2025-03-14 コメント投稿する ▼
NTT法改正案閣議決定、電話サービス提供義務の緩和と競争促進へ
改正案の概要
- 全国提供義務の見直し
これまで、NTTは日本全国で固定電話や公衆電話、緊急通報サービスを提供する義務を負っていた。しかし、改正案では、指定事業者がある地域ではその事業者が、指定事業者がいない地域ではNTT東西がサービスを提供することになる。これにより、NTTが全国一律でサービスを提供する義務が軽減される。
- 指定事業者の役割と交付金制度
指定事業者がサービスを提供する場合、交付金を受け取ることができ、その地域のニーズに合わせたサービスを行うことが可能になる。NTTは全国規模での義務から解放され、競争環境が進展することが期待されている。
- NTT東西のインフラ運用見直し
NTT東西が保有する電柱や管路などのインフラについても譲渡の規制が強化され、NTTの資産運用の透明性が求められることとなる。
- 今後の議論の進展
NTT法そのものの廃止は決定されていないが、改正案施行から3年後を目途に、NTT法の改廃を含めた議論が始まる予定だ。特に、電気通信役務の安定的な提供や競争環境の整備、さらには安全保障の確保が課題となる。
競合3社の賛同
KDDI、ソフトバンク、楽天モバイルの3社は、今回の改正案に賛同する意向を表明している。特に、NTTが保有する電柱や管路といったインフラが他の事業者には真似できない重要な資産であることが再確認され、この改正が競争を促進する一助になると期待している。また、NTTの公共的役割は引き続き重要であり、これを維持しつつ、競争を活性化させる方向性に賛成している。
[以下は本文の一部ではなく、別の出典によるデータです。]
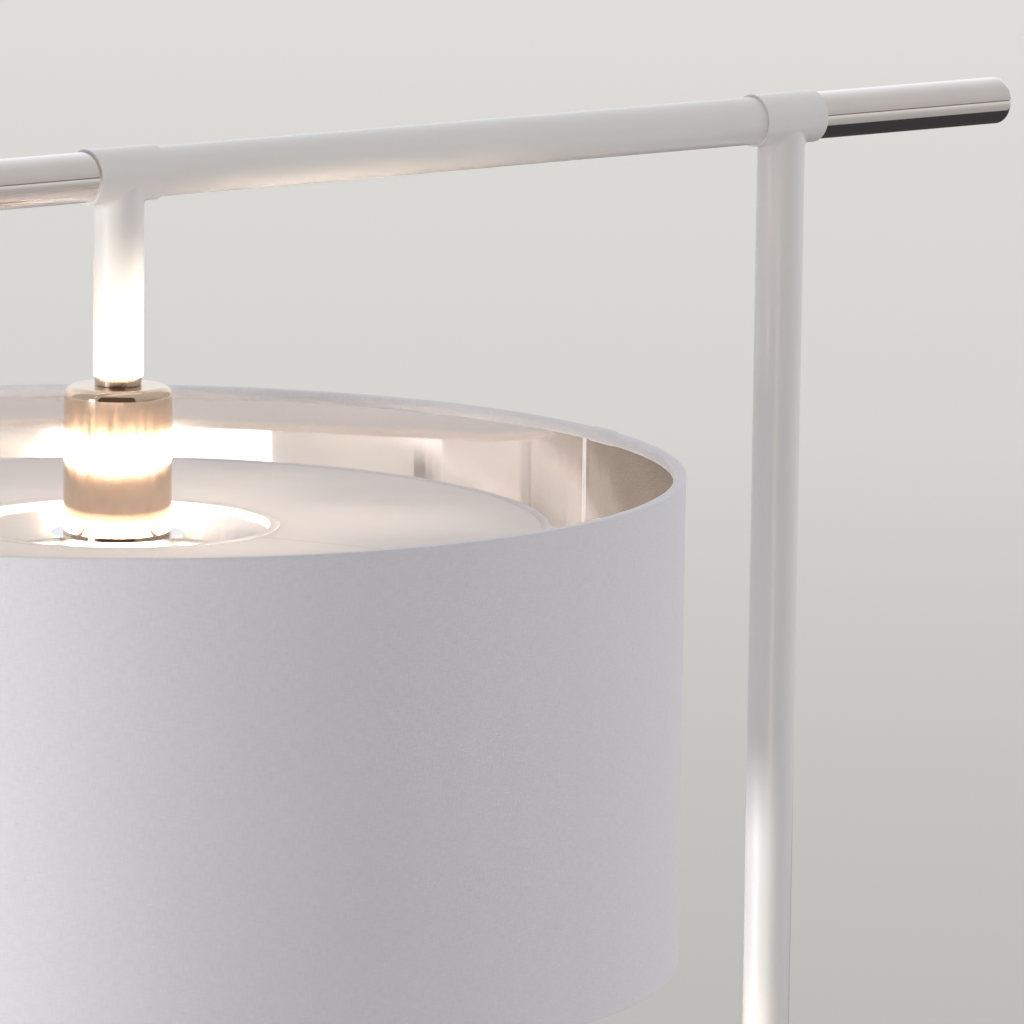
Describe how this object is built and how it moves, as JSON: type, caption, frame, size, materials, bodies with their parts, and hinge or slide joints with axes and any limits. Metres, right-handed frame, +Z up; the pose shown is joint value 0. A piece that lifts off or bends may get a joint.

電話サービスの提供義務緩和によるメリットとデメリット
■メリット
- 競争が促進される
NTTが全国一律でサービスを提供する義務が軽減されることで、地域ごとの事業者の参入がしやすくなり、競争が活発になる。この競争は、サービスの質の向上や価格の引き下げにつながる可能性が高い。
- 効率的な運営が期待できる
各地域に最も適した事業者がサービスを提供することにより、無駄なコストが削減され、より効率的な運営が可能になる。
- 地方の活性化
地域密着型の事業者がサービスを提供することで、地方経済の活性化や地域雇用の創出が期待できる。
■デメリット
- 地域間格差の拡大
競争が進む一方で、特に過疎地などの不採算地域では、サービスが十分に提供されない可能性がある。地域ごとに提供されるサービスの質や範囲に差が出てしまう恐れがある。
- NTTの公共的役割の弱体化
NTTが全国での提供義務を免れることで、公共性が薄れ、全国的なサービスの均等性が損なわれる懸念がある。NTTが担ってきた公共的責任が後退する可能性も考えられる。
今後の展開
今回の改正案は、NTT法の見直しに向けた一歩となるものであり、競争促進や効率的なサービス提供のためには大きな意味を持つ。しかし、地域格差や公共的役割の問題も残っており、これらをどのように調整していくかが今後の重要な課題となる。改革を進める中で、国民全体の利益を守るための慎重な議論が求められるだろう。